(CAD and scene scripts)
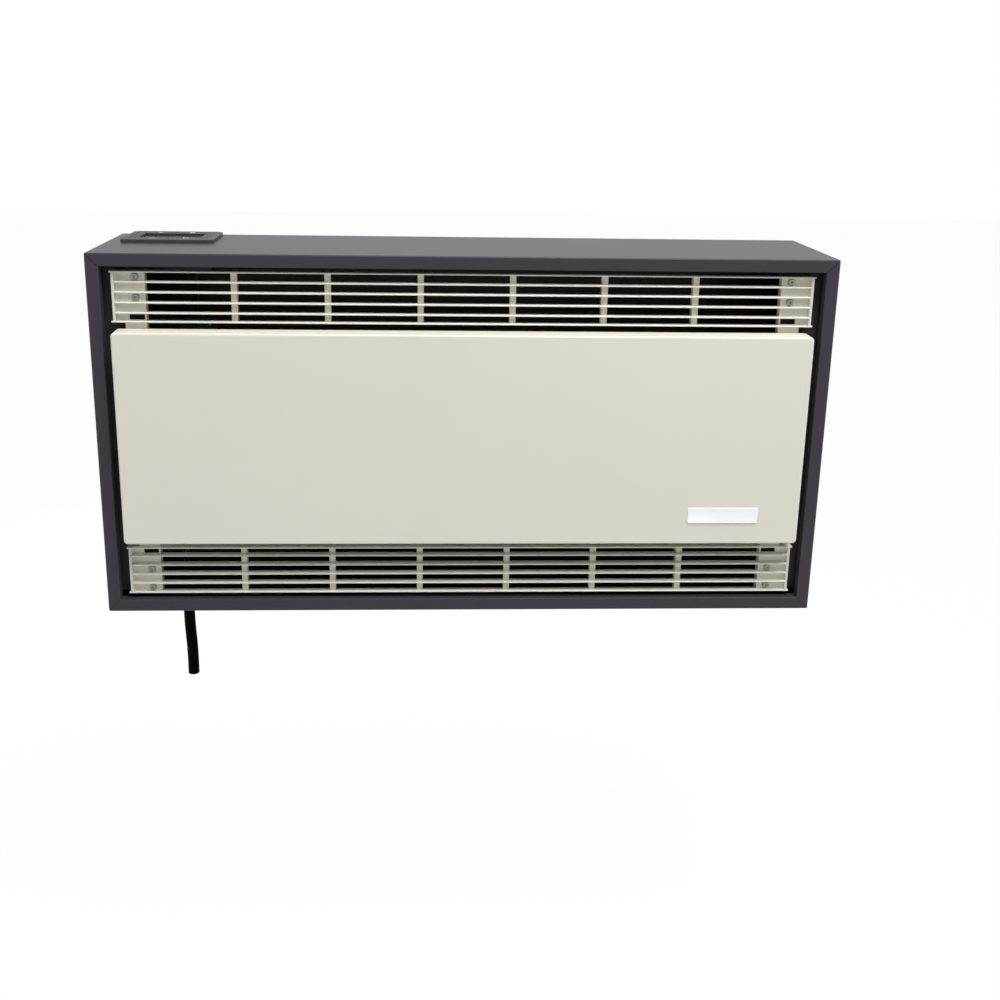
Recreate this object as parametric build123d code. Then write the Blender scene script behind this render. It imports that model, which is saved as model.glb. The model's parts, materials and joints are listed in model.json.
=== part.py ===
from build123d import *
import math
import os

# Wall-mounted fan heater, in millimetres.
# The origin is on the wall, at the centre of the wall bracket's four holes.
# X runs to the viewer's right, Y into the wall and Z up, so the front faces -Y.

# Casing: a folded steel wrap, open at the back, with a picture-frame flange in front
width = 680.0
height = 344.0
depth = 143.5
sheet = 1.2
bend = 1.5
flange = 12.0
lip_depth = 10.0
lip_bend = 0.8
mitre_width = 0.5
mitre_depth = 0.4

# Back plate: a flat rim with a pressed recess that hides the wall bracket
back_gap = 2.0
rim_depth = 10.0
recess_side = 100.0
recess_height = 200.0
recess_depth = 14.0
recess_corner = 10.0

# Wall bracket: a plate with four holes, two upturned hooks and two locking tabs
hole_margin = 32.0
hole_span_z = 80.0
wall_hole_radius = 2.75
bracket_plate = 1.5
bracket_margin = 8.0
bracket_height = 120.0
bracket_corner = 4.0
hook_span = 300.0
hook_width = 40.0
hook_rise = 10.0
hook_play = 1.0
lock_inset = 10.0
lock_width = 18.0
lock_drop = 16.0

# Screws, all with domed heads
screw_radius = 1.75
head_radius = 3.25
head_height = 2.0
screw_length = 8.0
casing_screw_inset = 7.0
casing_screw_rise = 110.0

# Grilles: six thin blades each, seated in notched combs and end brackets
blade_count = 6
blade_pitch = 9.4
last_blade_shift = 1.4
blade_thickness = 1.5
blade_depth = 8.0
blade_nose = 0.55
blade_setback = 5.0
blade_end_gap = 7.5
blade_overhang = 1.5
blade_proud = 4.0
outer_blade_drop = 17.2
notch_gap = 0.05
comb_margin = 79.2
comb_count = 6
comb_width = 5.5
comb_depth = 8.5

# End brackets: full-height channels behind the blade ends, with a raised outer strip
channel_width = 29.3
channel_depth = 8.5
channel_wall = 1.5
rim_width = 2.2
rim_proud = 3.4
bracket_screw_inset = 8.8
slot_width = 14.0
slot_height = 5.0
relief_width = 10.0
relief_height = 8.0

# Mounting rails: angles on the casing sides that the end brackets are screwed to
rail_wall = 1.5
rail_depth = 26.0
rail_overrun = 1.5

# Front panel: a folded tray that stands proud of the flange
panel_inset = 2.0
panel_rise = 73.0
panel_drop = 69.5
panel_proud = 12.0
panel_corner = 4.0
panel_edge = 2.0
panel_hem = 14.0
clip_width = 14.0
clip_sheet = 0.8
clip_reach = 12.0
clip_foot = 14.0
clip_span = 140.0

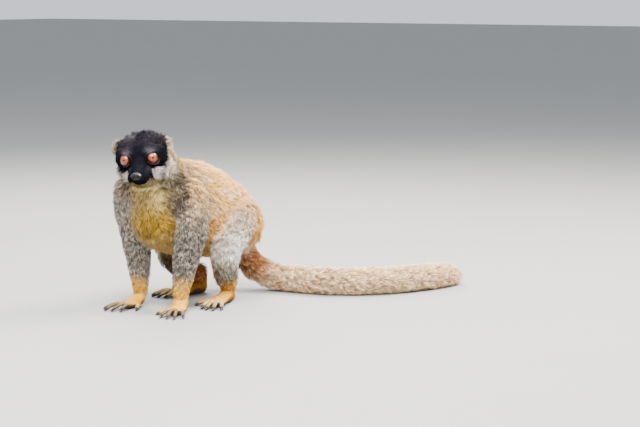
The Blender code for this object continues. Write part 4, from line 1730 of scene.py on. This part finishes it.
class Board:
    """A material and the nodes on it."""

    def __init__(self, name: str) -> None:
        """Makes an empty material with a Principled shader.

        Args:
            name: The material's name.
        """
        self.material = bpy.data.materials.new(name)
        self.material.use_nodes = True
        self.tree = self.material.node_tree
        self.shader = self.tree.nodes["Principled BSDF"]

    def node(self, kind: str, settings: dict[str, object], inputs: dict[object, object]) -> bpy.types.Node:
        """Adds a node.

        Args:
            kind: The node's type.
            settings: Its own settings, which are set first.
            inputs: Values or links for its sockets, by name or number.

        Returns:
            The node.
        """
        made = self.tree.nodes.new(kind)
        for key, value in settings.items():
            setattr(made, key, value)
        for key, value in inputs.items():
            self.feed(made.inputs[key], value)
        return made

    def feed(self, socket: Socket, value: object) -> None:
        """Links or sets one socket.

        Args:
            socket: The socket.
            value: A link, a wrapped value, a colour or a number.
        """
        if isinstance(value, Value):
            self.tree.links.new(value.socket, socket)
        elif isinstance(value, Socket):
            self.tree.links.new(value, socket)
        elif isinstance(value, tuple) and len(value) == 3 and socket.type == "RGBA":
            socket.default_value = (*value, 1)
        else:
            socket.default_value = value

    def drive(self, name: str, value: object) -> None:
        """Feeds one socket of the shader."""
        self.feed(self.shader.inputs[name], value)

    def fix(self, **constants: float) -> None:
        """Sets numbers on the shader's own sockets; a low line in a name stands for a space."""
        for name, value in constants.items():
            self.shader.inputs[name.replace("_", " ")].default_value = value

    def number(self, kind: str, settings: dict[str, object], inputs: dict[object, object]) -> Value:
        """Adds a node and takes its first output as a number."""
        return Value(self, self.node(kind, settings, inputs).outputs[0])

    def attribute(self, name: str, out: str = "Fac") -> Socket:
        """Reads a stored attribute."""
        return self.node("ShaderNodeAttribute", {"attribute_name": name}, {}).outputs[out]

    def measure(self, name: str) -> Value:
        """Reads a stored number."""
        return Value(self, self.attribute(name))

    def place(self) -> Socket:
        """Object coordinates."""
        return self.node("ShaderNodeTexCoord", {}, {}).outputs["Object"]

    def noise(self, scale: float, detail: float = 2.0, where: object = None) -> Value:
        """Cloudy unevenness between 0 and 1."""
        inputs = {"Vector": where or self.place(), "Scale": scale, "Detail": detail}
        return self.number("ShaderNodeTexNoise", {}, inputs)

    def mix(self, factor: object, first: object, second: object, blend: str = "MIX") -> Socket:
        """Mixes two colours."""
        settings = {"data_type": "RGBA", "blend_type": blend}
        return self.node("ShaderNodeMix", settings, {0: factor, 6: first, 7: second}).outputs[2]

    def tint(self, colour: object, amount: Value) -> Socket:
        """A colour made darker or lighter by a number."""
        grey = self.node("ShaderNodeCombineColor", {}, {0: amount, 1: amount, 2: amount}).outputs[0]
        return self.mix(1.0, colour, grey, "MULTIPLY")

    def relief(self, height: Value, distance: float, strength: float = 1.0) -> None:
        """Feeds a height into the shader's normal."""
        inputs = {"Height": height, "Distance": distance, "Strength": strength}
        self.drive("Normal", self.node("ShaderNodeBump", {}, inputs).outputs[0])

    def dress(self, obj: Obj) -> None:
        """Gives the object this material alone."""
        obj.data.materials.clear()
        obj.data.materials.append(self.material)


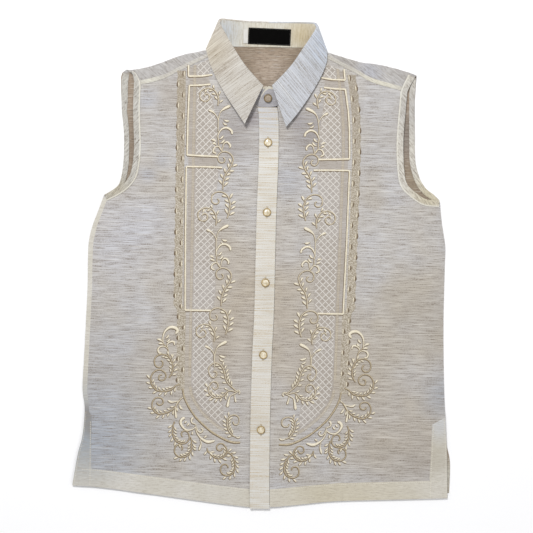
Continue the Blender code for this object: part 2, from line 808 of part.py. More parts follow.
def make_fall():
    """The fall: from its seam with the stand round the fold, then down to its edge."""
    rows = []
    for side in (-1, 1):
        made = []
        for section in collar_sections(side):
            centre, outward, to_stand = fold_of(section)
            edge = section[2]
            path = [centre + to_stand * ROLL - outward * FALL_START]
            for angle in (-60, 0, 60):
                turn = math.radians(angle)
                path.append(centre + (outward * math.cos(turn) - to_stand * math.sin(turn)) * ROLL)
            start = centre - to_stand * ROLL
            in_front = smooth_step((LEAF_TOP_Y - edge.y) / LEAF_TOP_REACH)
            for share in (0.04, 0.3, 0.6, 0.85, 1.0):
                crown = LEAF_CROWN * math.sin(math.pi * share) * in_front
                path.append(start.lerp(edge, share) - to_stand * crown)
            made.append([mirrored(p, side) for p in path])
        rows += made[::-1] if side < 0 else made[1:]
    grid_wall("collar_fall", "collar", rows, COLLAR_WALL)


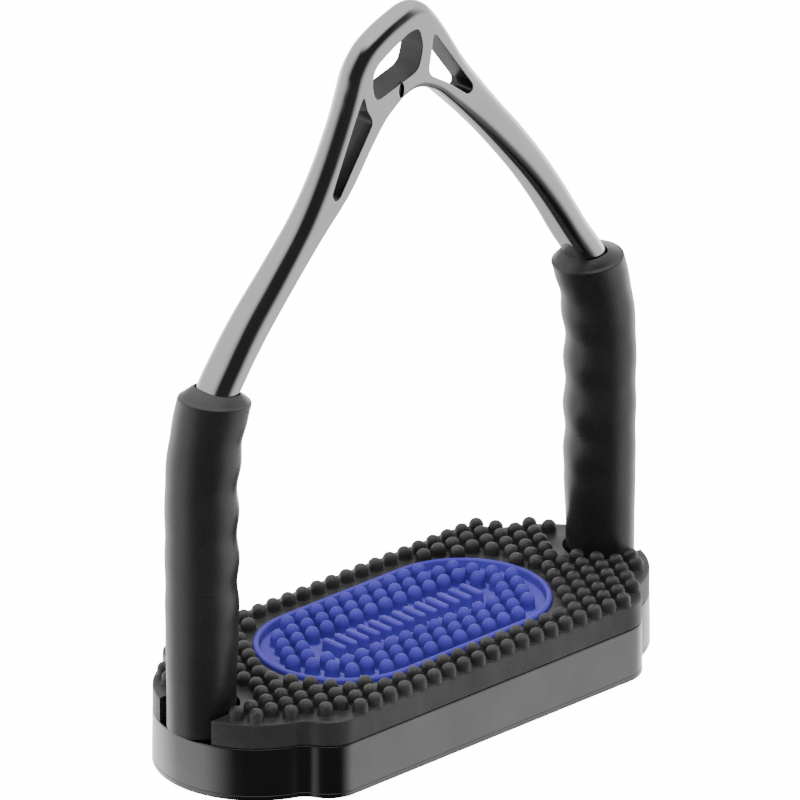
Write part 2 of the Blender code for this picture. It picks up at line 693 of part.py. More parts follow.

■ **Brief**: Print out the whole listing exactly as it appears.

■ **Task solution**:
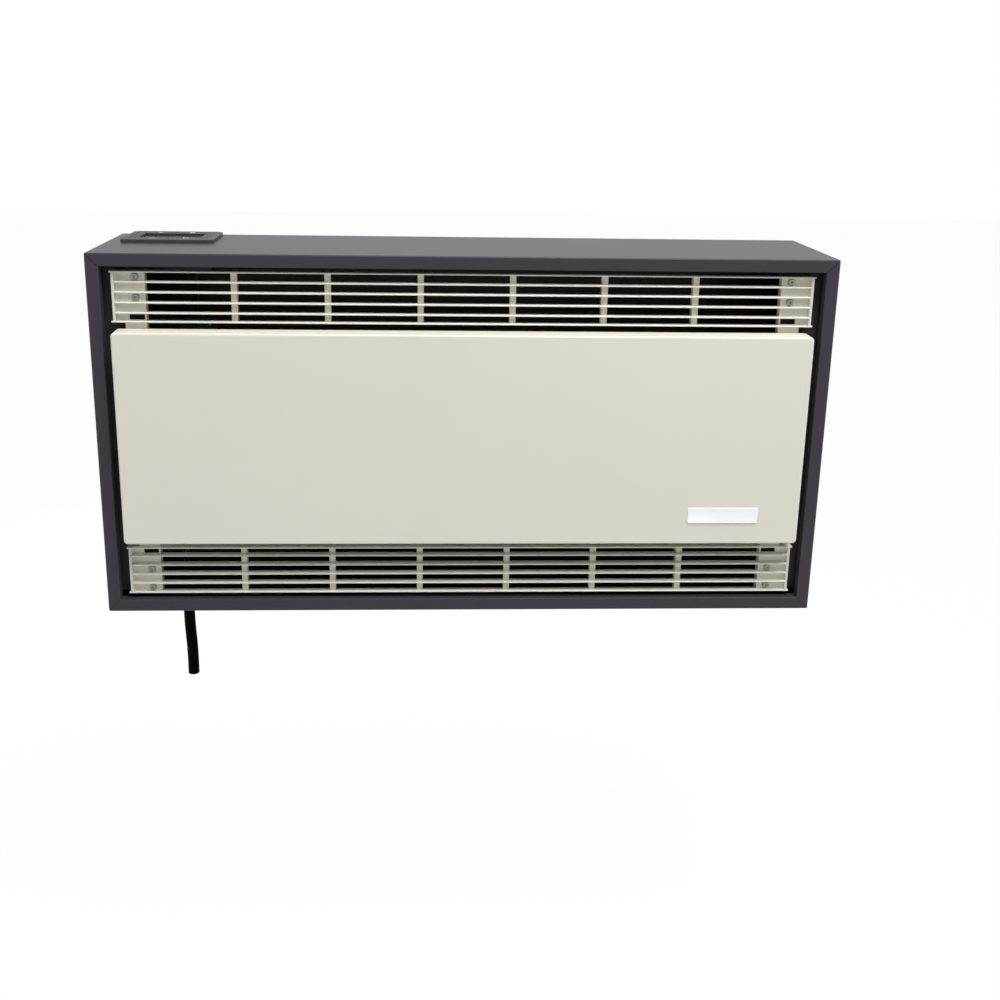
Recreate this object as parametric build123d code. Then write the Blender scene script behind this render. It imports that model, which is saved as model.glb. The model's parts, materials and joints are listed in model.json.
=== part.py ===
from build123d import *
import math
import os

# Wall-mounted fan heater, in millimetres.
# The origin is on the wall, at the centre of the wall bracket's four holes.
# X runs to the viewer's right, Y into the wall and Z up, so the front faces -Y.

# Casing: a folded steel wrap, open at the back, with a picture-frame flange in front
width = 680.0
height = 344.0
depth = 143.5
sheet = 1.2
bend = 1.5
flange = 12.0
lip_depth = 10.0
lip_bend = 0.8
mitre_width = 0.5
mitre_depth = 0.4

# Back plate: a flat rim with a pressed recess that hides the wall bracket
back_gap = 2.0
rim_depth = 10.0
recess_side = 100.0
recess_height = 200.0
recess_depth = 14.0
recess_corner = 10.0

# Wall bracket: a plate with four holes, two upturned hooks and two locking tabs
hole_margin = 32.0
hole_span_z = 80.0
wall_hole_radius = 2.75
bracket_plate = 1.5
bracket_margin = 8.0
bracket_height = 120.0
bracket_corner = 4.0
hook_span = 300.0
hook_width = 40.0
hook_rise = 10.0
hook_play = 1.0
lock_inset = 10.0
lock_width = 18.0
lock_drop = 16.0

# Screws, all with domed heads
screw_radius = 1.75
head_radius = 3.25
head_height = 2.0
screw_length = 8.0
casing_screw_inset = 7.0
casing_screw_rise = 110.0

# Grilles: six thin blades each, seated in notched combs and end brackets
blade_count = 6
blade_pitch = 9.4
last_blade_shift = 1.4
blade_thickness = 1.5
blade_depth = 8.0
blade_nose = 0.55
blade_setback = 5.0
blade_end_gap = 7.5
blade_overhang = 1.5
blade_proud = 4.0
outer_blade_drop = 17.2
notch_gap = 0.05
comb_margin = 79.2
comb_count = 6
comb_width = 5.5
comb_depth = 8.5

# End brackets: full-height channels behind the blade ends, with a raised outer strip
channel_width = 29.3
channel_depth = 8.5
channel_wall = 1.5
rim_width = 2.2
rim_proud = 3.4
bracket_screw_inset = 8.8
slot_width = 14.0
slot_height = 5.0
relief_width = 10.0
relief_height = 8.0

# Mounting rails: angles on the casing sides that the end brackets are screwed to
rail_wall = 1.5
rail_depth = 26.0
rail_overrun = 1.5

# Front panel: a folded tray that stands proud of the flange
panel_inset = 2.0
panel_rise = 73.0
panel_drop = 69.5
panel_proud = 12.0
panel_corner = 4.0
panel_edge = 2.0
panel_hem = 14.0
clip_width = 14.0
clip_sheet = 0.8
clip_reach = 12.0
clip_foot = 14.0
clip_span = 140.0

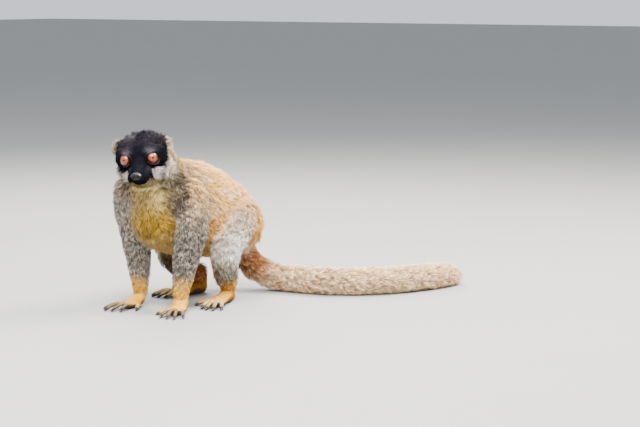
The Blender code for this object continues. Write part 4, from line 1730 of scene.py on. This part finishes it.
class Board:
    """A material and the nodes on it."""

    def __init__(self, name: str) -> None:
        """Makes an empty material with a Principled shader.

        Args:
            name: The material's name.
        """
        self.material = bpy.data.materials.new(name)
        self.material.use_nodes = True
        self.tree = self.material.node_tree
        self.shader = self.tree.nodes["Principled BSDF"]

    def node(self, kind: str, settings: dict[str, object], inputs: dict[object, object]) -> bpy.types.Node:
        """Adds a node.

        Args:
            kind: The node's type.
            settings: Its own settings, which are set first.
            inputs: Values or links for its sockets, by name or number.

        Returns:
            The node.
        """
        made = self.tree.nodes.new(kind)
        for key, value in settings.items():
            setattr(made, key, value)
        for key, value in inputs.items():
            self.feed(made.inputs[key], value)
        return made

    def feed(self, socket: Socket, value: object) -> None:
        """Links or sets one socket.

        Args:
            socket: The socket.
            value: A link, a wrapped value, a colour or a number.
        """
        if isinstance(value, Value):
            self.tree.links.new(value.socket, socket)
        elif isinstance(value, Socket):
            self.tree.links.new(value, socket)
        elif isinstance(value, tuple) and len(value) == 3 and socket.type == "RGBA":
            socket.default_value = (*value, 1)
        else:
            socket.default_value = value

    def drive(self, name: str, value: object) -> None:
        """Feeds one socket of the shader."""
        self.feed(self.shader.inputs[name], value)

    def fix(self, **constants: float) -> None:
        """Sets numbers on the shader's own sockets; a low line in a name stands for a space."""
        for name, value in constants.items():
            self.shader.inputs[name.replace("_", " ")].default_value = value

    def number(self, kind: str, settings: dict[str, object], inputs: dict[object, object]) -> Value:
        """Adds a node and takes its first output as a number."""
        return Value(self, self.node(kind, settings, inputs).outputs[0])

    def attribute(self, name: str, out: str = "Fac") -> Socket:
        """Reads a stored attribute."""
        return self.node("ShaderNodeAttribute", {"attribute_name": name}, {}).outputs[out]

    def measure(self, name: str) -> Value:
        """Reads a stored number."""
        return Value(self, self.attribute(name))

    def place(self) -> Socket:
        """Object coordinates."""
        return self.node("ShaderNodeTexCoord", {}, {}).outputs["Object"]

    def noise(self, scale: float, detail: float = 2.0, where: object = None) -> Value:
        """Cloudy unevenness between 0 and 1."""
        inputs = {"Vector": where or self.place(), "Scale": scale, "Detail": detail}
        return self.number("ShaderNodeTexNoise", {}, inputs)

    def mix(self, factor: object, first: object, second: object, blend: str = "MIX") -> Socket:
        """Mixes two colours."""
        settings = {"data_type": "RGBA", "blend_type": blend}
        return self.node("ShaderNodeMix", settings, {0: factor, 6: first, 7: second}).outputs[2]

    def tint(self, colour: object, amount: Value) -> Socket:
        """A colour made darker or lighter by a number."""
        grey = self.node("ShaderNodeCombineColor", {}, {0: amount, 1: amount, 2: amount}).outputs[0]
        return self.mix(1.0, colour, grey, "MULTIPLY")

    def relief(self, height: Value, distance: float, strength: float = 1.0) -> None:
        """Feeds a height into the shader's normal."""
        inputs = {"Height": height, "Distance": distance, "Strength": strength}
        self.drive("Normal", self.node("ShaderNodeBump", {}, inputs).outputs[0])

    def dress(self, obj: Obj) -> None:
        """Gives the object this material alone."""
        obj.data.materials.clear()
        obj.data.materials.append(self.material)


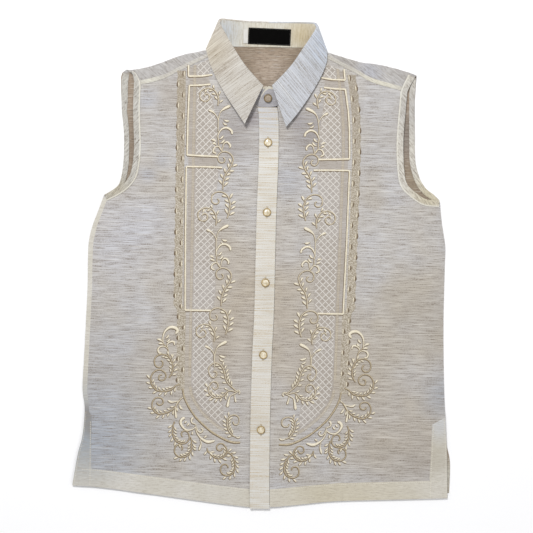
Continue the Blender code for this object: part 2, from line 808 of part.py. More parts follow.
def make_fall():
    """The fall: from its seam with the stand round the fold, then down to its edge."""
    rows = []
    for side in (-1, 1):
        made = []
        for section in collar_sections(side):
            centre, outward, to_stand = fold_of(section)
            edge = section[2]
            path = [centre + to_stand * ROLL - outward * FALL_START]
            for angle in (-60, 0, 60):
                turn = math.radians(angle)
                path.append(centre + (outward * math.cos(turn) - to_stand * math.sin(turn)) * ROLL)
            start = centre - to_stand * ROLL
            in_front = smooth_step((LEAF_TOP_Y - edge.y) / LEAF_TOP_REACH)
            for share in (0.04, 0.3, 0.6, 0.85, 1.0):
                crown = LEAF_CROWN * math.sin(math.pi * share) * in_front
                path.append(start.lerp(edge, share) - to_stand * crown)
            made.append([mirrored(p, side) for p in path])
        rows += made[::-1] if side < 0 else made[1:]
    grid_wall("collar_fall", "collar", rows, COLLAR_WALL)


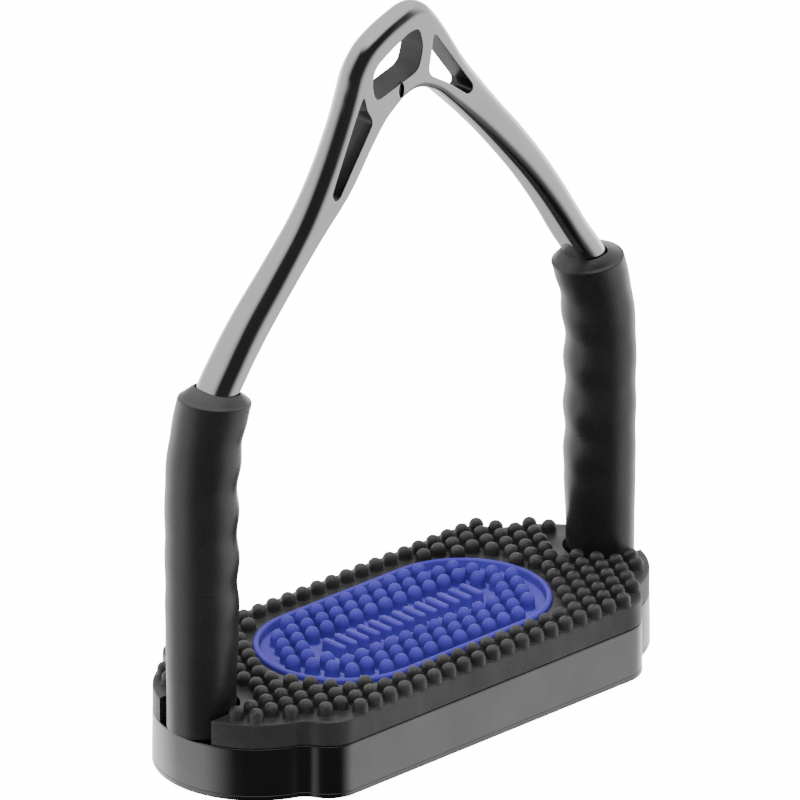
Write part 2 of the Blender code for this picture. It picks up at line 693 of part.py. More parts follow.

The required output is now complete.